Aydınlatma Tasarımında Spektrumun Rolü
Aydınlatma tasarımında spektrumun rolü, estetikten öte fonksiyonel ve psikolojik etkilerle doğrudan ilişkilidir. Bir aydınlatma projesinde, sadece armatürün tipi veya parlaklığı değil, yayılan ışığın spektral kalitesi de büyük önem taşır.
- Renk Geri Verimi (CRI): Daha önce de bahsedildiği gibi, ışığın spektral dağılımı, renkleri ne kadar doğru gösterdiğini (CRI) belirler. Yüksek CRI’lı ışık kaynakları, nesnelerin gerçek renklerini ortaya çıkararak mekanın daha canlı ve çekici görünmesini sağlar. Bu, perakende, müze veya sanat galerisi gibi renk doğruluğunun kritik olduğu alanlarda hayati öneme sahiptir.
- Görsel Konfor ve Performans: Doğru spektrum, göz yorgunluğunu azaltır ve görsel performansı artırır. Örneğin, belirli spektral bileşenler (özellikle mavi ışık), sirkadiyen ritmimizi etkileyerek uyanıklık seviyemizi belirleyebilir. Çalışma ortamlarında veya okullarda verimliliği artırmak için dengeli spektral dağılımlar tercih edilir.
- Mekan Algısı ve Atmosfer: Bir mekanın genel atmosferi, kullanılan ışık spektrumundan büyük ölçüde etkilenir. Sıcak spektrumlar rahatlatıcı, soğuk spektrumlar ise daha enerjik bir his yaratır. Aydınlatma tasarımcıları, bu etkiyi kullanarak mekanın amacına uygun bir ambiyans yaratırlar.

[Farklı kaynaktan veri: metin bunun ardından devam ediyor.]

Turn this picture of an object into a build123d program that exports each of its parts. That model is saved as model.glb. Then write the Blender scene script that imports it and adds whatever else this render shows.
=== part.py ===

- Bitki Büyümesi ve Gıda Korunması: Spektrum, sadece insan algısı için değil, bitki büyümesi (fotosentez için belirli dalga boyları önemlidir) ve gıda ürünlerinin korunması gibi özel uygulamalarda da kritik rol oynar.
Pelsan gibi aydınlatma firmaları, geniş ürün yelpazesiyle farklı spektral ihtiyaçlara cevap veren çözümler sunar. Gelişmiş LED teknolojileri sayesinde, spektrumu optimize edilmiş ve belirli uygulamalara özel aydınlatma ürünleri geliştirmek mümkün hale gelmiştir. Doğru spektral aydınlatma, sadece mekanı aydınlatmakla kalmaz, aynı zamanda kullanıcının deneyimini zenginleştirir ve genel yaşam kalitesini artırır.